Among The Black Trees is the third album from Mercury's Antennae the multi-national trio who are currently based in Geneva Switzerland and Portland Oregon, they are Dru Allen, Cindy Coulter and Eric R. Scheid who have previously been in among other bands, The Palace Of Tears, This Ascension and Faith And the Muse. They are signed to William Faith's Sett Records.
The album opens with the ethereal ambient intro to A Sunless Winter Night that slowly builds, bass drum starts to thump and finger bells ring out, eventually crystalline vocals waft through the midwinter darkness and despair, observing nature hibernating and curling up in bunkers, strings feel like an icy wind blowing through.
The Moon Viewing Garden is slow sepulchral sounds for gazing at the moon and stars on a freezing cold night, wrapped in blankets of slow spectrally evolving guitars, with deep bass emanations. I'm not sure if this is an updated version the song they originally released as a single from the band's debut album 7 years ago.
Whispered Among Flowers is deep dark autumnal goth for the leaves slowly falling to the ground, like another relationship floundering into the abyss, no matter how much you spill your emotions it will never be enough, on a song they wrote in collaboration with Neil McKay who also adds extra guitar to the song.

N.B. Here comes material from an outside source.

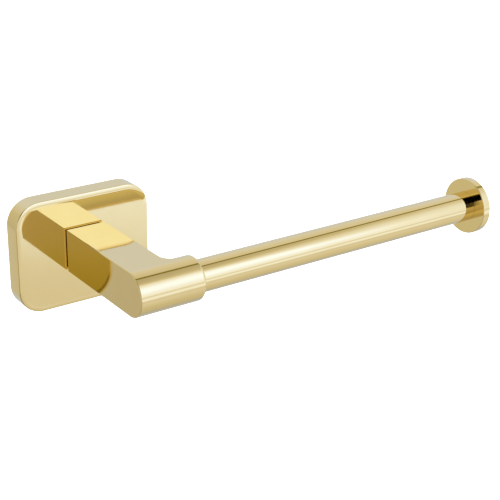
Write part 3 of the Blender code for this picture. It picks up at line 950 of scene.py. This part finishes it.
def wall_plug(node, name):
    """Nylon expansion plug: a rim, backward barbs and a split through its middle."""
    start, stop = span(node, 1)
    low, high = span(node, 0)
    center, rim, length = middle(node), (high - low) / 2, stop - start
    bore, core, nose, tip = 2.05 * MM, 2.4 * MM, 2.25 * MM, 2.15 * MM
    barb, barb_length, barb_gap, edge = rim - 0.03 * MM, 2.1 * MM, 0.05 * MM, 0.15 * MM
    flange, first_barb, barb_limit = 0.8 * MM, 2.2 * MM, 1.6 * MM
    nose_start, nose_end = 1.5 * MM, 0.1 * MM
    profile = [(0, bore), (0, rim - edge), (edge, rim), (flange, rim), (flange, core)]
    distance = first_barb
    while distance + barb_length < length - barb_limit:
        profile += [(distance, core), (distance + edge, barb), (distance + barb_length, core)]
        distance += barb_length + barb_gap
    profile += [(length - nose_start, core), (length - nose_end, nose), (length, tip), (length, bore)]
    plug = lathe(name, profile, (center.x, start, center.z), (0, 1, 0), SMALL_SIDES)
    near, far = start + 7 * MM, stop - 3 * MM
    split_width, split_height = 6 * MM, 0.7 * MM
    mesh = bmesh.new()
    bmesh.ops.create_cube(mesh, size=1.0)
    for vert in mesh.verts:
        vert.co = Vector((center.x + vert.co.x * split_width, (near + far) / 2 + vert.co.y * (far - near),
                          center.z + vert.co.z * split_height))
    cut(plug, to_object("split", mesh))
    shade(plug)
    return plug


def pin(node, name):
    """A spring pin with domed ends."""
    start, stop = span(node, 1)
    low, high = span(node, 0)
    center, radius, length, edge = middle(node), (high - low) / 2, stop - start, 0.35 * MM
    profile = [(0, 0)] + [(edge - x, radius - edge + y) for x, y in quarter((0, 0), edge, edge, 0, 90, 4)]
    profile += [(length - edge + x, radius - edge + y) for x, y in quarter((0, 0), edge, edge, 90, 0, 4)]
    piece = lathe(name, profile + [(length, 0)], (center.x, start, center.z), (0, 1, 0), SMALL_SIDES)
    shade(piece)
    return piece


def plug_outline(length, radius, edge):
    """Turned brass plug from end to end, with two shallow glue grooves."""
    groove, half = 0.25 * MM, 0.6 * MM
    points = [(0, radius - edge), (edge, radius)]
    for distance in (length / 3, 2 * length / 3):
        points += [(distance - half, radius), (distance - half + groove, radius - groove),
                   (distance + half - groove, radius - groove), (distance + half, radius)]
    return points + [(length - edge, radius), (length, radius - edge)]


def brass_plug(node, name, hole=0.0):
    """A plug for the tube's end, solid or with a hole right through it."""
    start, stop = span(node, 0)
    low, high = span(node, 2)
    center, length, radius, edge = middle(node), stop - start, (high - low) / 2, 0.4 * MM
    outline = plug_outline(length, radius, edge)
    if hole:
        profile = outline + [(length, hole + edge), (length - edge, hole), (edge, hole), (0, hole + edge)]
    else:
        profile = [(0, 0)] + outline + [(length, 0)]
    plug = lathe(name, profile, (start, center.y, center.z), (1, 0, 0), SMALL_SIDES)
    shade(plug)
    return plug


def softened(node, name, width, segments):
    """The CAD piece with rounded edges, for cut and pressed sheet."""
    piece = copy_of(node, name)
    bevel(piece, width, segments)
    shade(piece)
    return piece


# ---------------------------------------------------------------- scene

colour_management()
studio_camera()
studio_world()
studio_floor()
gold = polished_gold()
# Each finish: its two colours, its range of roughness, how metallic it is, the scale of its clouds,
# its relief and the closeness of its tool lines
ZINC = (((0.60, 0.61, 0.62), (0.68, 0.68, 0.66)), (0.24, 0.40), 1.0, 300.0, 0.25)
BRASS = (((0.72, 0.56, 0.28), (0.63, 0.47, 0.22)), (0.22, 0.38), 1.0, 180.0, 0.25, 900.0)
NYLON = (((0.45, 0.46, 0.48), (0.40, 0.41, 0.43)), (0.42, 0.60), 0.0, 240.0, 0.35)
RUBBER = (((0.03, 0.03, 0.03), (0.05, 0.048, 0.045)), (0.70, 0.92), 0.0, 500.0, 0.6)
steel = fine_finish("zinc_finish", *ZINC)
brass = fine_finish("brass_finish", *BRASS)
nylon = fine_finish("nylon_finish", *NYLON)
rubber = fine_finish("rubber_finish", *RUBBER)

ARM_WASHER_HOLE = 2.8 * MM
WALL_WASHER_HOLE = 2.1 * MM
GASKET_ROUNDING = 0.04 * MM
SHEET_ROUNDING = 0.2 * MM

for build, node in (
    (plate_shell, "rosette_cover"),
    (arm_body, "arm"),
    (roll_bar, "bar_tube"),
    (stop_disc, "end_disc"),
):
    place(build(), node, gold, "holder")
gasket = softened("seat_gasket", "seat_gasket_piece", GASKET_ROUNDING, 2)
place(gasket, "seat_gasket", rubber, "holder")
for piece, node in (
    (brass_plug("bar_plug_near", "bar_plug_near_piece"), "bar_plug_near"),
    (brass_plug("bar_plug_far", "bar_plug_far_piece", STUD_HOLE), "bar_plug_far"),
):
    place(piece, node, brass, "holder")
for piece, node in (
    (disc_stud(), "disc_stud"),
    (grub_screw("bar_set_screw", "bar_set_screw_piece"), "bar_set_screw"),
    (arm_bolt(), "arm_bolt"),
    (washer("arm_flat_washer", "arm_flat_washer_piece", ARM_WASHER_HOLE), "arm_flat_washer"),
    (split_washer("arm_lock_washer", "arm_lock_washer_piece", ARM_WASHER_HOLE), "arm_lock_washer"),
    (pin("arm_pin_lower", "arm_pin_lower_piece"), "arm_pin_lower"),
    (pin("arm_pin_upper", "arm_pin_upper_piece"), "arm_pin_upper"),
):
    place(piece, node, steel, "holder")
set_screw = grub_screw("rosette_set_screw", "plate_set_screw_piece")
place(set_screw, "rosette_set_screw", steel, "plate_set_screw")
bracket_sheet = softened("wall_bracket", "bracket_sheet", SHEET_ROUNDING, 3)
place(bracket_sheet, "wall_bracket", steel, "bracket")
for label in ("left", "right"):
    screw, ring, plug = "wall_screw_" + label, "wall_washer_" + label, "wall_plug_" + label
    place(wall_screw(screw, screw + "_piece"), screw, steel, "bracket")
    place(washer(ring, ring + "_piece", WALL_WASHER_HOLE), ring, steel, "bracket")
    place(wall_plug(plug, plug + "_piece"), plug, nylon, "bracket")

Language Of The Stars is slow thoughtful words trying to find the correct astrological match that will bring love everlasting, rather than the fleeting liaisons that have left her feeling so bereft, that All About Eve seem completely upbeat.
The Reflecting Skin has a translucent effect, gauzy vocals and atmospheric synths for all that they bring towards trying to find more love than hate in a desperate cold world. I love the spoken word parts that echo Nico on the Desertshore.
Permian is screeds of guitars and interference, almost like you've buried microphones beneath the Permafrost, to record the ambient soundscape, fuzzy and opaque a dark backdrop to bleak midwinter.
As I Lay Hidden (Deer Island) has an ethereal choral intro, imbued with the patience of the hunter camouflaged, hiding and waiting for the prey to appear before them, will they shoot the prey with a gun or a camera, either way they are begging to be touched deep within, hoping you will stay cossetted in their arms all winter long.
The Veil Opaque could easily be in praise of Ofra Haza as much as the goth spirit she embodied, this has slow sylphlike qualities, you glide effortlessly behind that veil in time for all sorts of gothic love triangles to unfold.
The album closes with Among The Black Trees Part II the wind howls through the branches, a storm is brewing, destroying all the sanctity and peace they were hoping for. Is anything still capable of sparking joy in them, or will they just sink further into the morass.